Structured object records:
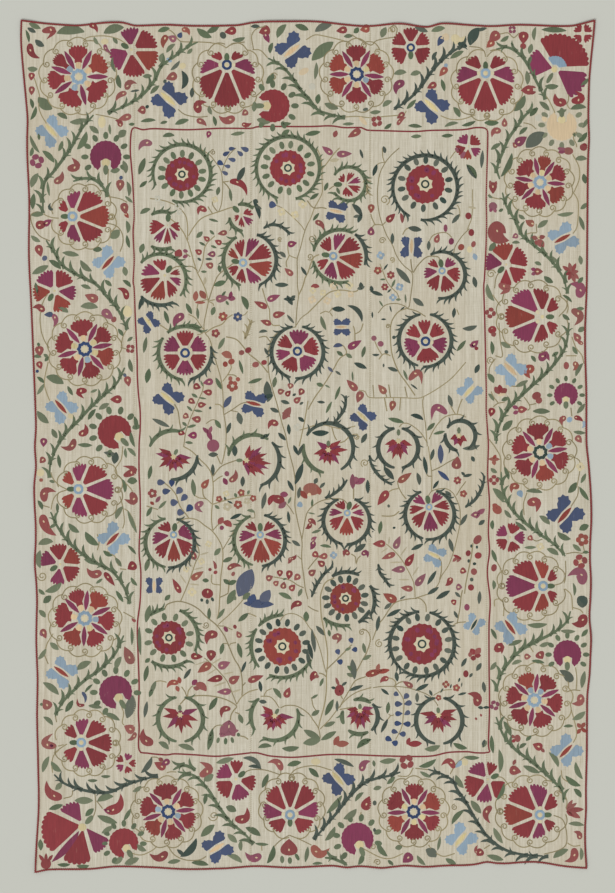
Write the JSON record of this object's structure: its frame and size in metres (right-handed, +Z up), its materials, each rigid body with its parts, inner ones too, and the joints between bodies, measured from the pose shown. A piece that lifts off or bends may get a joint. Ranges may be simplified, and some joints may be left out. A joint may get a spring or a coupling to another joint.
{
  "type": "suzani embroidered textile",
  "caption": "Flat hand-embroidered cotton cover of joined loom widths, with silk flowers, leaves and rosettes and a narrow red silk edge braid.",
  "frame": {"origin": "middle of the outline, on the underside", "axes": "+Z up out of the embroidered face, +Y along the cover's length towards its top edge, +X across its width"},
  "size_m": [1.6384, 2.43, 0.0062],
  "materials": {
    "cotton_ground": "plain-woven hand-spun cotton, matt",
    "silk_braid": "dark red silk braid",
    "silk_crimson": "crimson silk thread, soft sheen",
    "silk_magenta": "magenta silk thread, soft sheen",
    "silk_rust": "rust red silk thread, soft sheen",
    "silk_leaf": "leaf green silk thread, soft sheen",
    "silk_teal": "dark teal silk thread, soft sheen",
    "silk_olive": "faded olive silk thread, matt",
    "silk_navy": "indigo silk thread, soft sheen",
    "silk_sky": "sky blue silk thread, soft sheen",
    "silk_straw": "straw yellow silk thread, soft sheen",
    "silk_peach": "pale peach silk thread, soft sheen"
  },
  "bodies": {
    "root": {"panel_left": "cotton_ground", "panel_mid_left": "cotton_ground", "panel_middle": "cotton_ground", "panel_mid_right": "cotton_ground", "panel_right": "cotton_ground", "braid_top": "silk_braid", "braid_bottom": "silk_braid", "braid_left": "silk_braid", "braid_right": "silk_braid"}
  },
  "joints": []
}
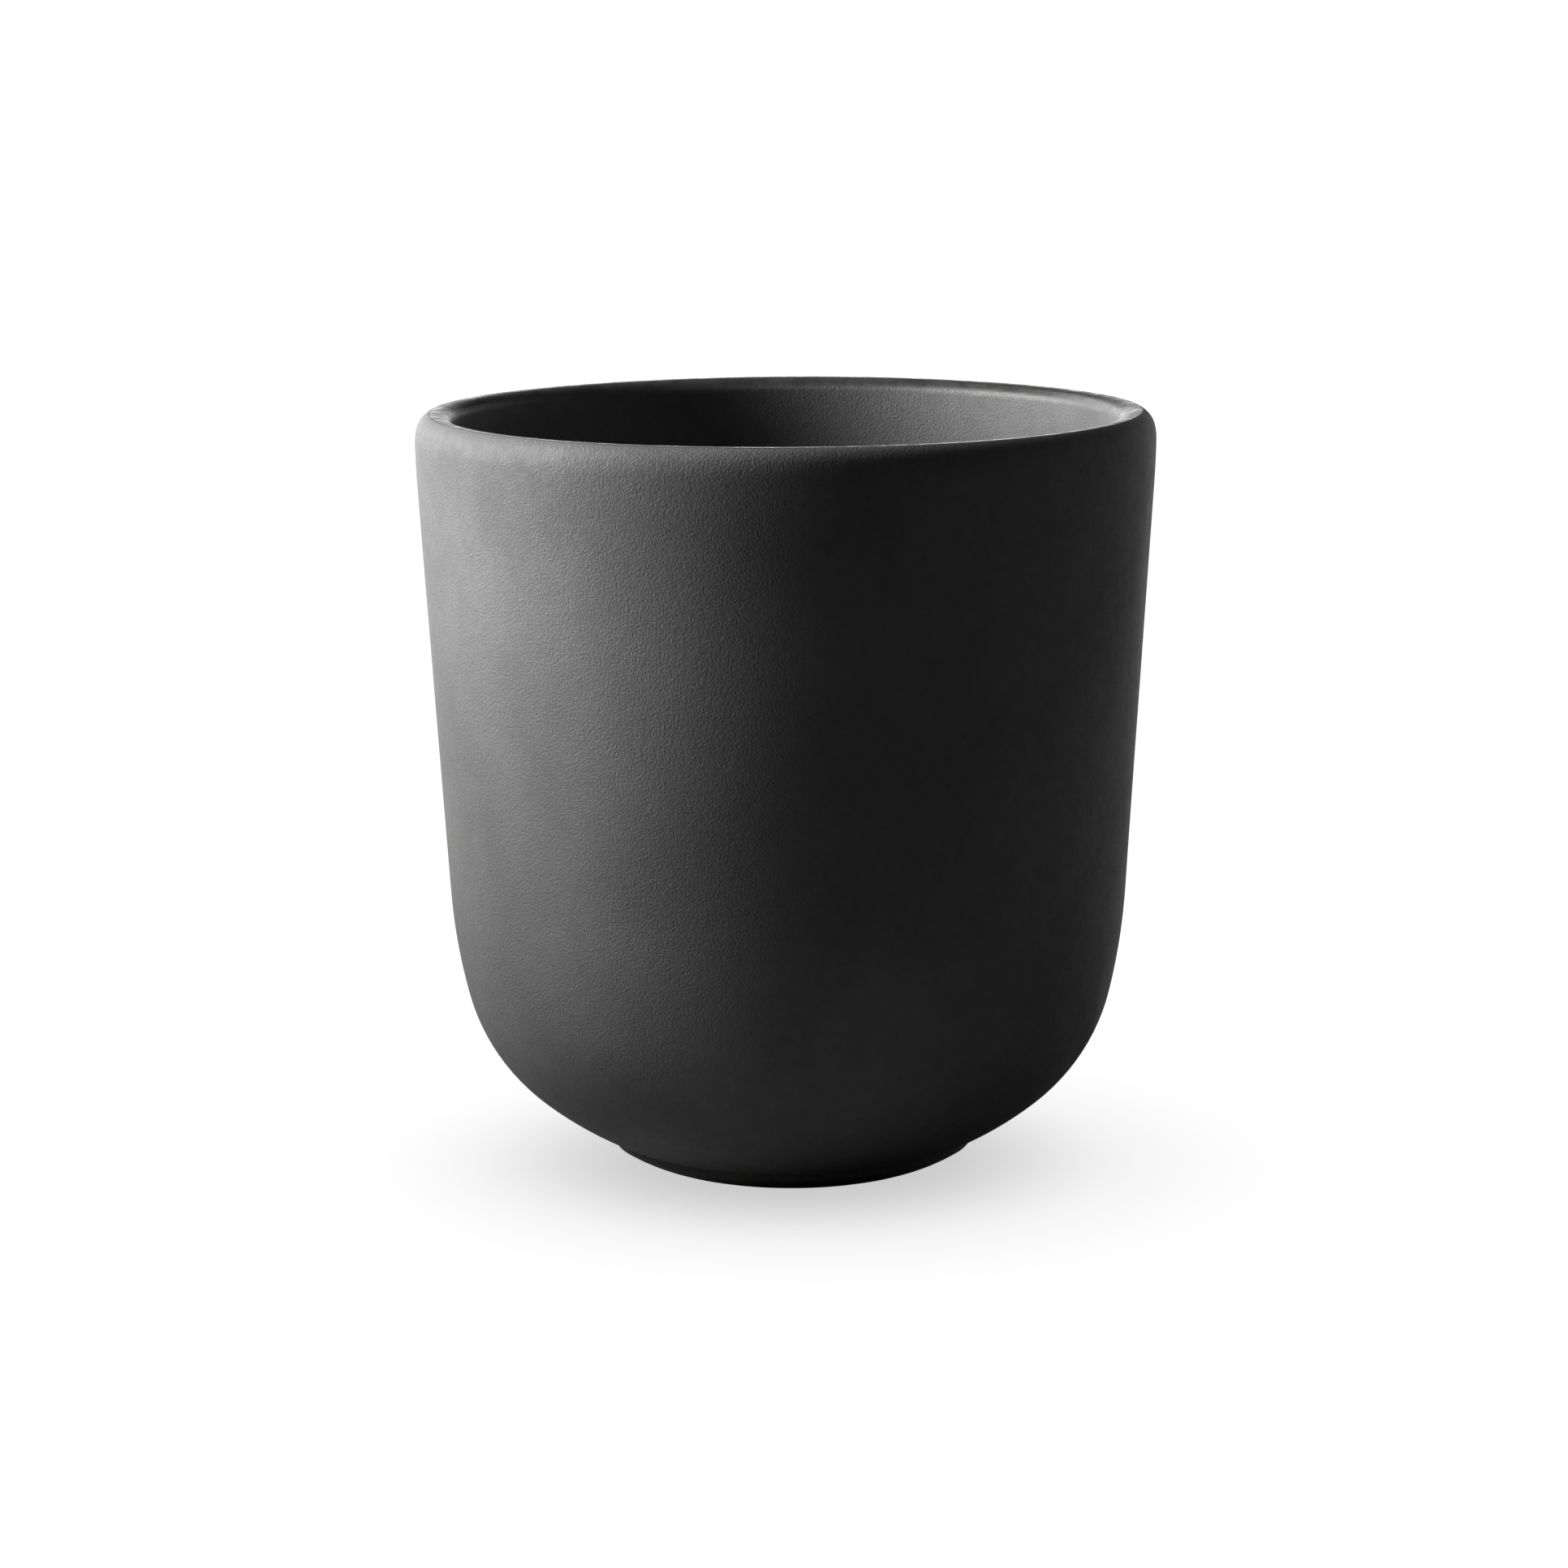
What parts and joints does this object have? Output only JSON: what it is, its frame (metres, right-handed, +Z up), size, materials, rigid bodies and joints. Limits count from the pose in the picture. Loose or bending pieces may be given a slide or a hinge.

AIM OF THE EXERCISE
Copy out each line of the entries that holds "with".

RESPONSE
Write the JSON record of this object's structure: its frame and size in metres (right-handed, +Z up), its materials, each rigid body with its parts, inner ones too, and the joints between bodies, measured from the pose shown. A piece that lifts off or bends may get a joint. Ranges may be simplified, and some joints may be left out. A joint may get a spring or a coupling to another joint.
  "caption": "Flat hand-embroidered cotton cover of joined loom widths, with silk flowers, leaves and rosettes and a narrow red silk edge braid.",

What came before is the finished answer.